Hypothesis Testing in Imaging Inverse Problems
Yiming Xi, Konstantinos Zygalakis, Marcelo Pereyra
TL;DR
The paper tackles semantic hypothesis testing in imaging inverse problems, where the observation $Y$ follows $Y \sim P(A x_\star)$ and hypotheses are formulated in natural language. It introduces a noise-injection measurement splitting scheme to enable replication-like testing on the same data, a CLIP-based test statistic in a shared image-text embedding space, and non-parametric testing with an e-value $E = \exp\{-t(Y_2)\}$ under Markov's inequality, with null/alternative $H_0: \mathbb{E}(E) \le 1$ vs $H_1: \mathbb{E}(E) > 1$. Theoretical analysis for a linearized VLM encoder and Gaussian/ exponential-family noise is provided, along with numerical experiments on image-based phenotyping that show strong Type I error control and improved power over zero-shot CLIP baselines. The approach leverages self-supervised reconstruction and foundation-model priors to reduce reliance on ground-truth data while enabling rigorous quantitative inference in scientific imaging pipelines.
Abstract
This paper proposes a framework for semantic hypothesis testing tailored to imaging inverse problems.
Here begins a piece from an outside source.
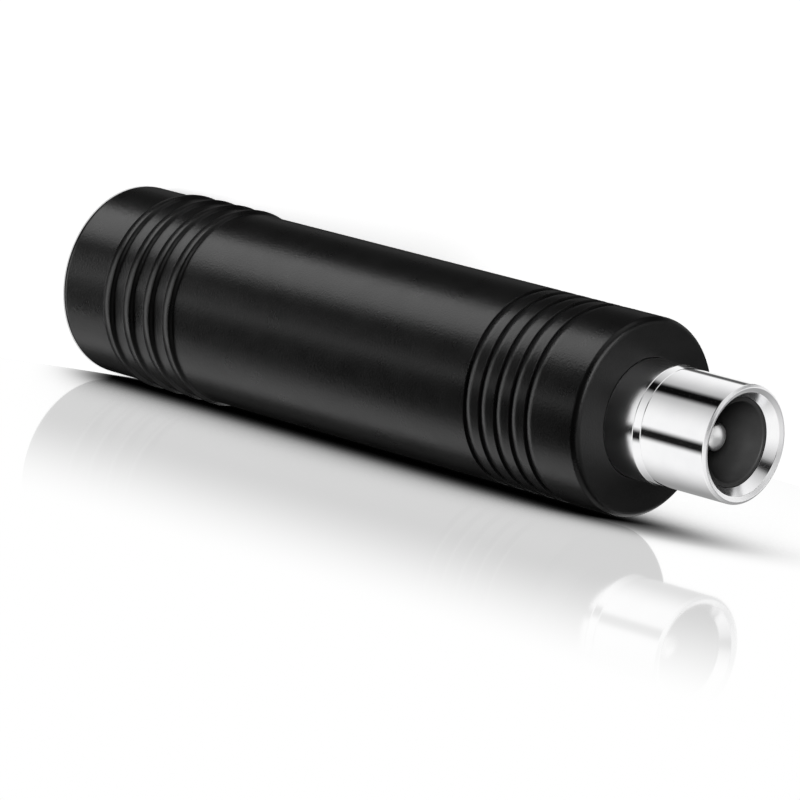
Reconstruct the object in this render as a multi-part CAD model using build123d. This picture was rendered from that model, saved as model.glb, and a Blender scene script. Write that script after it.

Modern imaging methods struggle to support hypothesis testing, a core component of the scientific method that is essential for the rigorous interpretation of experiments and robust interfacing with decision-making processes. There are three main reasons why image-based hypothesis testing is challenging. First, the difficulty of using a single observation to simultaneously reconstruct an image, formulate hypotheses, and quantify their statistical significance. Second, the hypotheses encountered in imaging are mostly of semantic nature, rather than quantitative statements about pixel values. Third, it is challenging to control test error probabilities because the null and alternative distributions are often unknown. Our proposed approach addresses these difficulties by leveraging concepts from self-supervised computational imaging, vision-language models, and non-parametric hypothesis testing with e-values. We demonstrate our proposed framework through numerical experiments related to image-based phenotyping, where we achieve excellent power while robustly controlling Type I errors.